Limiting global warming to 1.5C is a “human imperative” to avoid catastrophic climate change, and is a good investment, scientists have said.
The world has already warmed by 1C above pre-industrial levels, with an increase in heatwaves, droughts, floods, and storms, and impacts on food yields and nutritional quality, a study in the journal Science said.
Changes are happening faster and more extensively than projected, the group of scientists from around the world who are behind the study warned.
With 1.5C of warming, climate impacts will lead to larger threats to both human and natural systems, and the risks in a world with 2C of warming are “much greater”, they said.

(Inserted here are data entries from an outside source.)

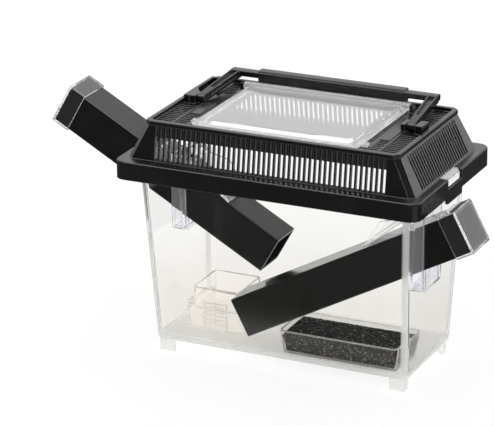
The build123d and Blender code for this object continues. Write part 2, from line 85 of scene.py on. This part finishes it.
def ramp_between(tree, value, start, end, at_start=0.0, at_end=1.0):
    """A smooth clamped ramp while the value goes from start to end, rising or falling; returns its output."""
    made = add_node(tree, "ShaderNodeMapRange", interpolation_type="SMOOTHSTEP")
    join(tree, value, made.inputs["Value"])
    for name, number in (("From Min", start), ("From Max", end), ("To Min", at_start), ("To Max", at_end)):
        made.inputs[name].default_value = number
    return made.outputs["Result"]


def split(tree, vector):
    """The X, Y and Z outputs of a vector socket."""
    made = add_node(tree, "ShaderNodeSeparateXYZ")
    join(tree, vector, made.inputs[0])
    return made.outputs


def object_place(tree):
    """The place on the object, in metres."""
    return add_node(tree, "ShaderNodeTexCoord").outputs["Object"]


def surface_normal(tree):
    """The direction that the surface faces."""
    return add_node(tree, "ShaderNodeNewGeometry").outputs["Normal"]


def noise_of(tree, place, scale, **settings):
    """A noise texture whose scale is a socket; returns its output."""
    made = add_node(tree, "ShaderNodeTexNoise")
    join(tree, place, made.inputs["Vector"])
    join(tree, scale, made.inputs["Scale"])
    for key, value in settings.items():
        made.inputs[key].default_value = value
    return made.outputs["Fac"]


def blend_colours(tree, factor, first, second):
    """A colour mix driven by a mask; each side is a socket or a colour; returns its output."""
    made = add_node(tree, "ShaderNodeMix", data_type="RGBA")
    join(tree, factor, made.inputs["Factor"])
    for slot, value in ((made.inputs["A"], first), (made.inputs["B"], second)):
        if isinstance(value, tuple):
            slot.default_value = (*value, 1.0)
        else:
            join(tree, value, slot)
    return made.outputs["Result"]


def plain_shader(tree, kind, colour):
    """A shader with one even colour; returns its output."""
    made = add_node(tree, kind)
    made.inputs["Color"].default_value = (*colour, 1.0)
    return made.outputs["BSDF"]


def mix_shaders(tree, factor, first, second):
    """A Mix Shader whose factor is a socket or a number; returns its output."""
    made = add_node(tree, "ShaderNodeMixShader")
    fill(tree, made.inputs["Fac"], factor)
    join(tree, first, made.inputs[1])
    join(tree, second, made.inputs[2])
    return made.outputs["Shader"]


def add_bump(tree, skin, height, strength, distance, normal=None):
    """Let a height tilt the shading of a Principled shader, on top of another normal if one is given."""
    bump = add_node(tree, "ShaderNodeBump")
    bump.inputs["Strength"].default_value = strength
    bump.inputs["Distance"].default_value = distance
    join(tree, height, bump.inputs["Height"])
    if normal:
        join(tree, normal, bump.inputs["Normal"])
    join(tree, bump.outputs["Normal"], skin.inputs["Normal"])


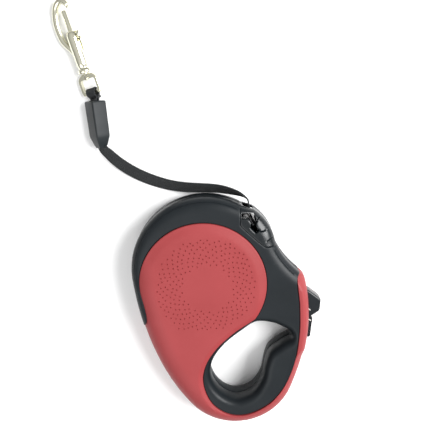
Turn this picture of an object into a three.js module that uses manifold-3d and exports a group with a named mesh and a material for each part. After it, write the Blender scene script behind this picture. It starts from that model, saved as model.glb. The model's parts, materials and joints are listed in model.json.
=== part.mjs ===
// Retractable dog leash lying on its side: two black case halves with red covers, a spring-driven tape
// spool, a nozzle with two rollers, a thumb brake with a lock, and a tape that ends in a swivel bolt snap.
// Millimetres, +Z up along the spool's axis, the origin on that axis in the plane the leash rests on.
// +Y points to the tape's exit, +X to the brake button.

import * as THREE from 'three';
import { mergeVertices } from 'three/addons/utils/BufferGeometryUtils.js';
import Module from 'manifold-3d';

const wasm = await Module();
wasm.setup();

// ---------------------------------------------------------------- driving dimensions

const BODY_LENGTH = 192.7;       // of the case, from the tail to the head
const THICKNESS = 36;            // over both covers
const GAP = 0.3;                 // between pieces that touch
const RUN = 0.5;                 // around pieces that turn or slide

const CASE_WALL = 2.2;
const COVER_WALL = 2.2;
const LIP_FLARE = 3;             // how far the finger hole's edge is rounded over
const HOLE_WALL = 2.6;

const TAPE_WIDTH = 12;
const TAPE_THICKNESS = 1.2;

const TOOTH_DEPTH = 2.7;
const TOOTH_COUNT = 24;
const FLANGE_THICKNESS = 1.5;
const RATCHET_THICKNESS = 2.2;
const FLANGE_PLAY = 0.8;         // between the tape's edge and a flange
const DRUM_RADIUS = 18;
const DRUM_WALL = 1.4;
const HUB_WALL = 1.6;
const AXLE_RADIUS = 4;
const BOSS_RADIUS = 7.5;
const WASHER_THICKNESS = 0.7;
const SPRING_STRIP = 0.6;        // thickness of the power spring

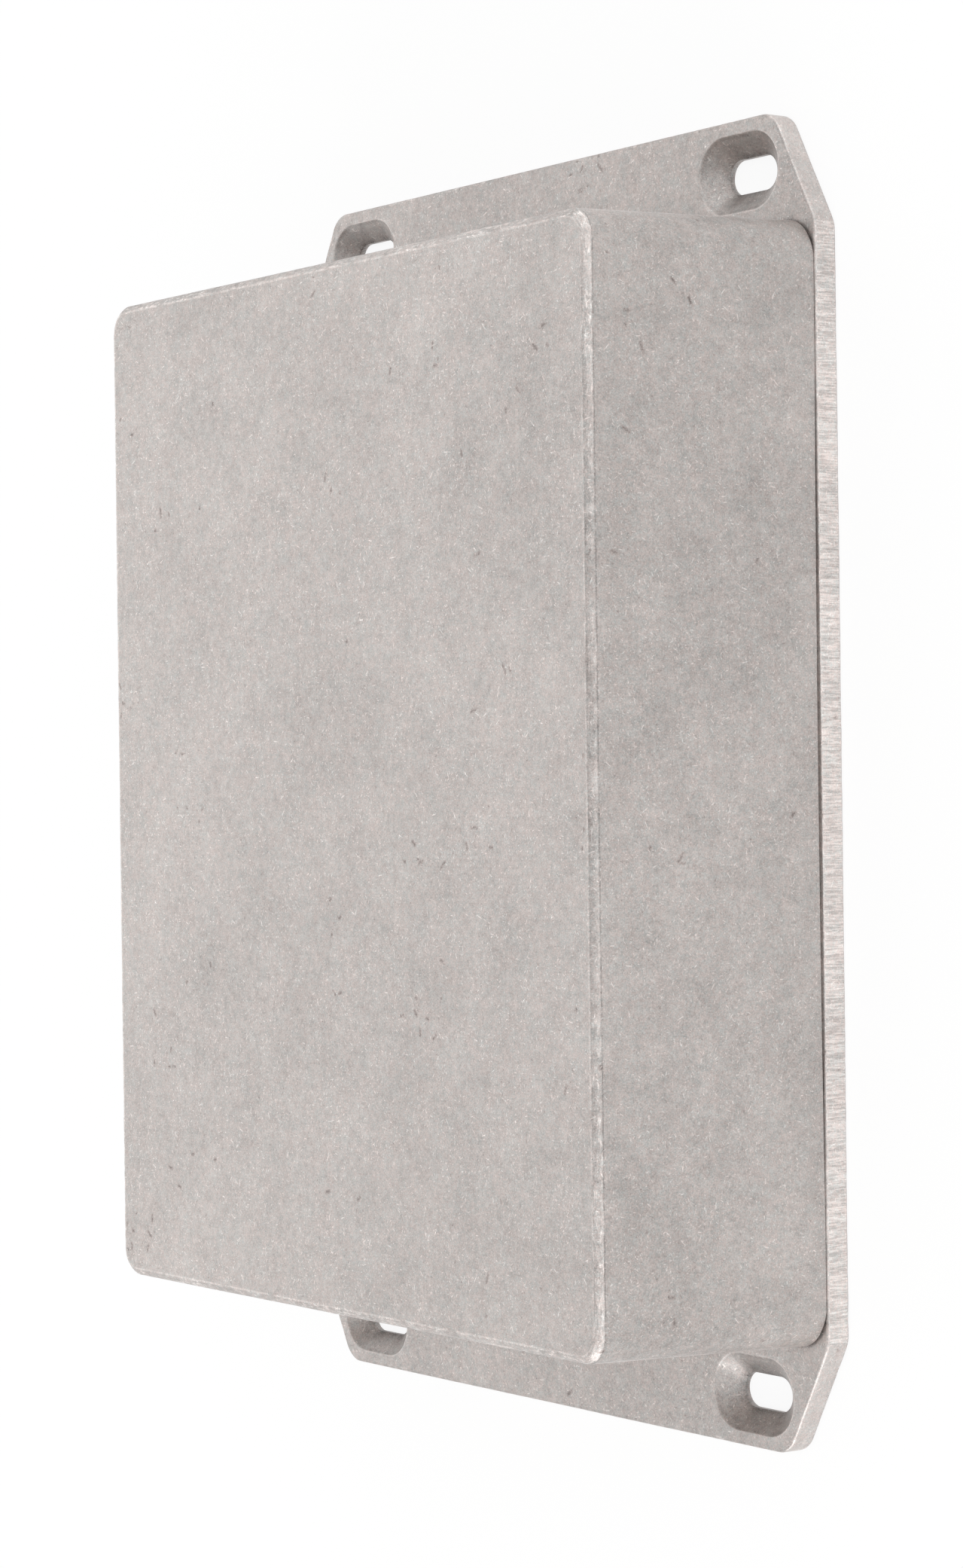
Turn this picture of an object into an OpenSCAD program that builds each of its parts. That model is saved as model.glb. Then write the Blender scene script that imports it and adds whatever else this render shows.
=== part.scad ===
// Die cast aluminium enclosure: a drafted, one-piece box closed by a flanged lid.
// It lies on its lid: Z = 0 is the lid's underside, X runs across and Y along the box.
// All lengths are in millimetres and all angles in degrees.

/* [Box casting] */
// Length of the box along Y, at its open end
box_l = 145; // [100:1:220]
// Width of the box along X, at its open end
box_w = 121; // [80:1:180]
// Height of the closed enclosure, lid included
total_h = 39; // [30:1:70]
// Thickness of the side walls
wall_t = 2.3; // [1.6:0.1:3]
// Thickness of the closed face
face_t = 2.5; // [1.6:0.1:5]
// Draft of the walls, measured from upright
draft = 1.6; // [0.5:0.1:2.5]
// Radius of the upright corners, at the open end
corner_r = 5; // [4:0.1:10]
// Radius of the outer edge round the closed face
edge_r = 1.2; // [0.3:0.1:2]
// Radius of the same edge inside the box
hollow_edge_r = 1.5; // [0.5:0.1:3]
// Bevel along the outside of the walls' foot
foot_bevel = 0.3; // [0.1:0.05:0.6]

/* [Corner pillars] */
// Distance of each lid screw from the two nearest sides of the box
screw_in = 6; // [5:0.1:10]
// Radius of the pillar round each screw hole
pillar_r = 4; // [3:0.1:6]
// Depth of the screw hole beyond the end of the screw
hole_run_out = 5; // [1:0.5:8]

/* [Flanged lid] */
// Thickness of the lid
lid_t = 3.5; // [3.2:0.1:4.5]
// How far the lid's long edges stand out past the box
lid_over = 0.35; // [0.1:0.05:2]
// How far each flange reaches past the end of the box
flange_reach = 14.5; // [13.5:0.1:25]
// How far short of the end of the box the flange's slanted sides begin
shoulder_back = 0.6; // [0:0.1:5]
// How far each slanted side draws in
slant_in = 8.35; // [2:0.05:12]
// Radius of the flange's outer corners
tab_r = 4; // [1:0.1:6]
// Radius where a slanted side meets the long edge
shoulder_r = 5; // [1:0.1:10]
// Bevel along the lid's upper and lower edges
lid_bevel = 0.25; // [0.1:0.05:0.6]

/* [Fixing slots] */
// Width of the straight throat of each slot
slot_w = 4.6; // [3:0.1:5.6]
// Length of the throat, end to end
slot_l = 10; // [7:0.1:12]
// Depth of the straight throat
throat_h = 0.8; // [0.3:0.1:2]
// How much the slot widens on every side, from the throat to its mouth
flare = 3; // [1:0.05:3.3]
// Distance of each slot's middle from the flange's corner, across the box
slot_in = 7.3; // [5:0.1:20]
// Distance of each slot's middle beyond the end of the box
slot_out = 7.5; // [6.5:0.1:8.4]

/* [Locating ribs] */
// Height of the ribs on the lid's inner face
rib_h = 1.5; // [0.8:0.1:4]
// Thickness of the ribs at their root
rib_w = 1.6; // [1:0.1:3]
// Slope of the ribs' flanks, measured from upright
rib_draft = 5; // [1:0.5:10]

/* [Lid screws] */
// Diameter of the thread
screw_d = 3.5; // [3:0.1:4]
// Length of the screw, head included
screw_l = 12; // [9:0.5:16]
// Diameter of the countersunk head
head_d = 6.8; // [6:0.1:7.6]
// Height of the straight rim of the head
head_rim = 0.2; // [0.1:0.05:0.4]
// How far the head lies below the lid's underside
head_sink = 0.1; // [0.05:0.05:0.4]
// Width across the cross recess
drive_span = 3.6; // [2.5:0.1:4.5]
// Thickness of the recess's four arms
drive_w = 0.85; // [0.5:0.05:1.2]
// Depth of the recess
drive_h = 1.3; // [0.6:0.1:1.6]

/* [Fits] */
// Play between the screw and its hole in the lid, on the radius
shank_play = 0.2; // [0.1:0.05:0.5]
// Play between the screw and its hole in the pillar, on the radius
thread_play = 0.05; // [0.02:0.01:0.1]
// Play between the screw's head and its seat, on the radius
seat_play = 0.05; // [0.02:0.01:0.1]
// Gap between the ribs and the inner faces of the walls
rib_gap = 0.4; // [0.2:0.05:1]
// Gap between the ends of the ribs and the pillars
rib_end_gap = 2; // [0.5:0.1:8]

/* [Hidden] */
CORNERS = [[1, 1], [-1, 1], [-1, -1], [1, -1]];

$fn = 64;
// Steps in each round edge
ROUND_STEPS = 8;
// How far a cutter runs past the face that it opens
past = 1;
// Smallest radius that is left at the narrow end of an inner corner
least_r = 0.4;
cast_grey = [0.74, 0.72, 0.71];
zinc = [0.66, 0.67, 0.68];

body_h = total_h - lid_t;
hollow_h = body_h - face_t;
hollow_corner_r = max(corner_r - wall_t, lean(hollow_h) + least_r);

screw_x = box_w / 2 - screw_in;
screw_y = box_l / 2 - screw_in;
cone_h = (head_d - screw_d) / 2;
screw_top = head_sink + screw_l;
hole_top = screw_top + hole_run_out;

lid_x = box_w / 2 + lid_over;
shoulder_y = box_l / 2 - shoulder_back;
tab_x = lid_x - slant_in;
tab_y = box_l / 2 + flange_reach;
slant = atan2(slant_in, tab_y - shoulder_y);
slot_x = tab_x - slot_in;
slot_y = box_l / 2 + slot_out;

// How far a drafted wall leans in over a height
function lean(h) = h * tan(draft);

// Half of a drafted section from its middle line out: a bevel at the foot, a wall that leans in
// from `reach` at Z = 0, and a round edge that touches the wall and the flat top
module drafted_half(reach, h, round_r, bevel, below) {
    r = min(round_r, 0.9 * (reach - lean(h)));
    arc_x = reach - lean(h) + r * tan(draft) - r / cos(draft);
    turn = (90 - draft) / ROUND_STEPS;
    polygon(concat(
        [[0, -below], [reach + lean(below) - bevel, -below],
            [reach + lean(below - bevel), bevel - below]],
        [for (i = [0:ROUND_STEPS]) let (a = draft + i * turn)
            [arc_x + r * cos(a), h - r + r * sin(a)]],
        [[0, h]]));
}

// A rounded, drafted block on Z = 0, built from two crossing bars and four quarter turns
module drafted_block(half_w, half_l, corner, h, round_r, bevel = 0, below = 0) {
    core_w = half_w - corner;
    core_l = half_l - corner;
    rotate([90, 0, 0]) linear_extrude(2 * core_l, center = true) for (side = [0, 1])
        mirror([side, 0]) drafted_half(half_w, h, round_r, bevel, below);
    rotate([90, 0, 90]) linear_extrude(2 * core_w, center = true) for (side = [0, 1])
        mirror([side, 0]) drafted_half(half_l, h, round_r, bevel, below);
    for (i = [0:3])
        translate([core_w * CORNERS[i][0], core_l * CORNERS[i][1], 0]) rotate([0, 0, 90 * i])
            rotate_extrude(angle = 90) drafted_half(corner, h, round_r, bevel, below);
}

// The four pillars, each a round post that two flats tie into its corner
module pillars() {
    for (c = CORNERS) scale([c[0], c[1], 1]) translate([screw_x, screw_y, lid_t])
        linear_extrude(body_h) {
            circle(pillar_r);
            translate([0, -pillar_r]) square([screw_in, screw_in + pillar_r]);
            translate([-pillar_r, 0]) square([screw_in + pillar_r, screw_in]);
        }
}

// The hollow of the box, open at the foot
module hollow() {
    difference() {
        translate([0, 0, lid_t]) drafted_block(box_w / 2 - wall_t, box_l / 2 - wall_t,
            hollow_corner_r, hollow_h, hollow_edge_r, below = past);
        pillars();
    }
}

// One blind screw hole with the cone that a drill leaves
module screw_hole() {
    r = screw_d / 2 + thread_play;
    translate([0, 0, lid_t - past]) cylinder(h = hole_top - lid_t + past, r = r);
    translate([0, 0, hole_top]) cylinder(h = r * tan(31), r1 = r, r2 = 0);
}

module box_body() {
    color(cast_grey) difference() {
        translate([0, 0, lid_t]) drafted_block(box_w / 2, box_l / 2, corner_r, body_h, edge_r,
            bevel = foot_bevel);
        hollow();
        for (c = CORNERS) translate([c[0] * screw_x, c[1] * screw_y, 0]) screw_hole();
    }
}

// A round disc with bevelled rims, one for each corner of the lid's outline
module lid_disc(r) {
    cylinder(h = lid_t, r = r - lid_bevel, $fn = 32);
    translate([0, 0, lid_bevel]) cylinder(h = lid_t - 2 * lid_bevel, r = r, $fn = 32);
}

// The plate of the lid: eight discs, two at each shoulder of the outline, drawn into one skin
module lid_plate() {
    hull() for (c = CORNERS) scale([c[0], c[1], 1]) {
        translate([lid_x - shoulder_r, shoulder_y - shoulder_r * tan(slant / 2), 0])
            lid_disc(shoulder_r);
        translate([tab_x - tab_r * tan(45 - slant / 2), tab_y - tab_r, 0]) lid_disc(tab_r);
    }
}

// Half of a slot's cross-section, with its straight throat at the foot and its flare above
module slot_half() {
    slope = flare / (lid_t - throat_h);
    polygon([[0, -past], [slot_w / 2, -past], [slot_w / 2, throat_h],
        [slot_w / 2 + flare + slope * past, lid_t + past], [0, lid_t + past]]);
}

// A countersunk slot along X: a straight run of the section, closed by a half turn at each end
module flared_slot() {
    run = slot_l - slot_w;
    rotate([90, 0, 90]) linear_extrude(run, center = true) for (side = [0, 1])
        mirror([side, 0]) slot_half();
    for (side = [0, 1]) mirror([side, 0, 0]) translate([run / 2, 0, 0])
        rotate([0, 0, -90]) rotate_extrude(angle = 180) slot_half();
}

// The seat of one lid screw, sunk into the underside, and its clearance hole
module screw_seat() {
    seat_r = head_d / 2 + seat_play;
    hole_r = screw_d / 2 + shank_play;
    rim_h = head_sink + head_rim;
    translate([0, 0, -past]) cylinder(h = rim_h + past, r = seat_r);
    translate([0, 0, rim_h]) cylinder(h = seat_r - hole_r, r1 = seat_r, r2 = hole_r);
    translate([0, 0, rim_h]) cylinder(h = lid_t - rim_h + past, r = hole_r);
}

// A rib of a given half length along Y, with its outer flank on X = 0
module rib(half_run) {
    slope = rib_h * tan(rib_draft);
    rotate([90, 0, 0]) linear_extrude(2 * half_run, center = true)
        polygon([[0, -past], [0, 0], [-slope, rib_h], [slope - rib_w, rib_h], [-rib_w, 0],
            [-rib_w, -past]]);
}

// Four ribs that drop inside the walls and place the lid, clear of the pillars
module locating_ribs() {
    inner = wall_t + rib_gap;
    stop = pillar_r + rib_end_gap;
    for (side = [0, 180]) rotate([0, 0, side]) translate([0, 0, lid_t]) {
        translate([box_w / 2 - inner, 0, 0]) rib(screw_y - stop);
        rotate([0, 0, 90]) translate([box_l / 2 - inner, 0, 0]) rib(screw_x - stop);
    }
}

module flanged_lid() {
    color(cast_grey) difference() {
        union() {
            lid_plate();
            locating_ribs();
        }
        for (c = CORNERS) {
            translate([c[0] * slot_x, c[1] * slot_y, 0]) flared_slot();
            translate([c[0] * screw_x, c[1] * screw_y, 0]) screw_seat();
        }
    }
}

// A countersunk screw, head down, with a cross recess in its head
module lid_screw() {
    rim_top = head_sink + head_rim;
    color(zinc) difference() {
        union() {
            translate([0, 0, head_sink]) cylinder(h = head_rim, r = head_d / 2);
            translate([0, 0, rim_top]) cylinder(h = cone_h, r1 = head_d / 2, r2 = screw_d / 2);
            translate([0, 0, rim_top]) cylinder(h = screw_top - rim_top, r = screw_d / 2);
        }
        for (turn = [45, 135]) rotate([0, 0, turn])
            translate([-drive_span / 2, -drive_w / 2, head_sink - past])
                cube([drive_span, drive_w, drive_h + past]);
    }
}

box_body();
flanged_lid();
for (i = [1:len(CORNERS)])
    translate([CORNERS[i - 1][0] * screw_x, CORNERS[i - 1][1] * screw_y, 0]) lid_screw();
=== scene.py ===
# The looks of a die cast aluminium enclosure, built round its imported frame.
# The sections follow the object as it is put together: the box casting, the flanged lid and its
# screws, and last the room that it is shown in. All lengths are in metres.
import math
import bmesh
import bpy
import numpy as np
from mathutils import Matrix, Vector
from mathutils.geometry import delaunay_2d_cdt


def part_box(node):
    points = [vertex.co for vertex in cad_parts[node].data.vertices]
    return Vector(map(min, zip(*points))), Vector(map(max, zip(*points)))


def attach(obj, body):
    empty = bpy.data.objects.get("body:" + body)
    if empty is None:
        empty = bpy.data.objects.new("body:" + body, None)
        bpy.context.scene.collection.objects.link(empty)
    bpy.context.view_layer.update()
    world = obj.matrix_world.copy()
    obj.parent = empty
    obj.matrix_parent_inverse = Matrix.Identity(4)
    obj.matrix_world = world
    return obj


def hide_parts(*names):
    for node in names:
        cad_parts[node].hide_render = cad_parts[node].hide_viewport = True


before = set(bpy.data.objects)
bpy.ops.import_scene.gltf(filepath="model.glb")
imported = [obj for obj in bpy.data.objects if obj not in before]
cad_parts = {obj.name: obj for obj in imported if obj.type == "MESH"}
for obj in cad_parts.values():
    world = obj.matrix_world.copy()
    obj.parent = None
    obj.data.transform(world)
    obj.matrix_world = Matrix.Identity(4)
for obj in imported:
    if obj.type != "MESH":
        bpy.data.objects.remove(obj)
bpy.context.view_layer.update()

MM = 0.001


# ---------------------------------------------------------------- the box casting
# One thin casting of aluminium, made in a steel die and then tumbled with stones, which rounds
# and burnishes its edges and leaves short nicks all over it. Walls lean in by the die's draft,
# and four pillars inside take the lid screws.
body_low, body_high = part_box("box_body")
FOOT_Z, TOP_Z = body_low.z, body_high.z
HALF_W, HALF_L = body_high.x, body_high.y
DRAFT = math.radians(1.6)
CORNER_R = 5.0 * MM
EDGE_R = 1.2 * MM
FOOT_BEVEL = 0.3 * MM
WALL = 2.3 * MM
FACE = 2.5 * MM
HOLLOW_EDGE_R = 1.5 * MM
PEENED, FLAT_HALF = 0.7, math.radians(30)
EDGE_STEPS = 12
SCREW_IN = 6.0 * MM
PILLAR_R = 4.0 * MM
SCREW_HOLE_R = 1.8 * MM
SCREW_HOLE_TOP = 17.1 * MM
DRILL_POINT = math.radians(31)
CORNERS = ((1, 1), (-1, 1), (-1, -1), (1, -1))
SCREW_X, SCREW_Y = HALF_W - SCREW_IN, HALF_L - SCREW_IN


def hills(points, size, seed):
    """Smooth random hills between 0 and 1: a random value at each corner of a cubic lattice of
    the given size, blended across every cell by a cubic ease."""
    place = np.asarray(points) / size + 4096.0
    cell = np.floor(place).astype(np.int64)
    part = place - cell
    part = part * part * (3.0 - 2.0 * part)
    total = np.zeros(place.shape[:-1])
    for corner in np.ndindex(2, 2, 2):
        at = cell + np.array(corner)
        mix = at[..., 0] * 73856093 ^ at[..., 1] * 19349663 ^ at[..., 2] * 83492791 ^ seed * 7919
        mix = ((mix ^ (mix >> 13)) * 1274126177) & 0x7FFFFFFF
        weight = np.prod(np.where(corner, part, 1.0 - part), axis=-1)
        total += weight * ((mix >> 7) % 4096) / 4095.0
    return total


def circle(x, y, radius, steps):
    """A closed anticlockwise circle: its points, outward normals and lengths."""
    angles = np.linspace(0.0, math.tau, steps + 1)
    normals = np.stack([np.cos(angles), np.sin(angles)], -1)
    normals[-1] = normals[0]
    return normals * radius + (x, y), normals, angles * radius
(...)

A UN report previously warned that limiting global warming to 1.5C was still possible but would take “unprecedented” action by countries and businesses to cut greenhouse gas emissions.
The new study suggests that limiting temperature rises to 1.5C would deliver significant returns, with potential economic benefits by the year 2200 at least four or five times the size of the investments needed to keep to the goal.
Lead author, Professor Ove Hoegh-Guldberg, at the University of Queensland in Australia, said: “Acting on climate change has a good return on investment when one considers the damages avoided by acting.”
Countries have agreed to curb global warming at “well below” 2C above pre-industrial levels and pursue efforts to limit it to 1.5C under the international Paris Agreement on climate change.
But current efforts and pledges put the world on a path to at least 3C of warming.
Ahead of a UN climate action summit in New York on Monday, the scientists are calling on world leaders to up their ambition to curb rising temperatures.
Prof Hoegh-Guldberg said: “Current emission reduction commitments are inadequate and risk throwing many nations into chaos and harm, with a particular vulnerability of poor peoples.
“To avoid this, we must accelerate action and tighten emission reduction targets so that they fall in line with the Paris Agreement.
“As we show, this is much less costly than suffering the impacts of 2C or more of climate change.
“Tackling climate change is a tall order. However, there is no alternative from the perspective of human well-being, and too much at stake not to act urgently on this issue.”
The researchers said there were lower risks of heat-related illness and deaths at 1.5C than at 2C and would lead to 420 million fewer people being frequently exposed to extreme heatwaves and 65 million fewer being exposed to “exceptional” heatwaves.
Human health will also be affected by changes in the distribution and abundance of diseases such as dengue fever and malaria, which are set to increase with warming of 1.5C and further at 2C.
Prof Rachel Warren from the Tyndall Centre at the University of East Anglia assessed projections of risk for areas including forests, wildlife, food and crops and found very significant benefits for limiting global warming to 1.5C rather than 2C.
Without policies to limit warming to 1.5C, “we will continue on the current upward trajectory of burning fossil fuels and continuing deforestation, which will expand the already large-scale degradation of ecosystems”, she said.
“To be honest, the overall picture is very grim unless we act,” she added.
In the paper, the scientists warn: “Aiming to limit warming to 1.5C is now a human imperative if escalating risks of dangerous, if not catastrophic tipping points and climate change hotspots are to be avoided.”
The researchers called for large scale strategies to tackle emissions such as a Green New Deal to avoid potentially catastrophic consequences over the next few decades and century.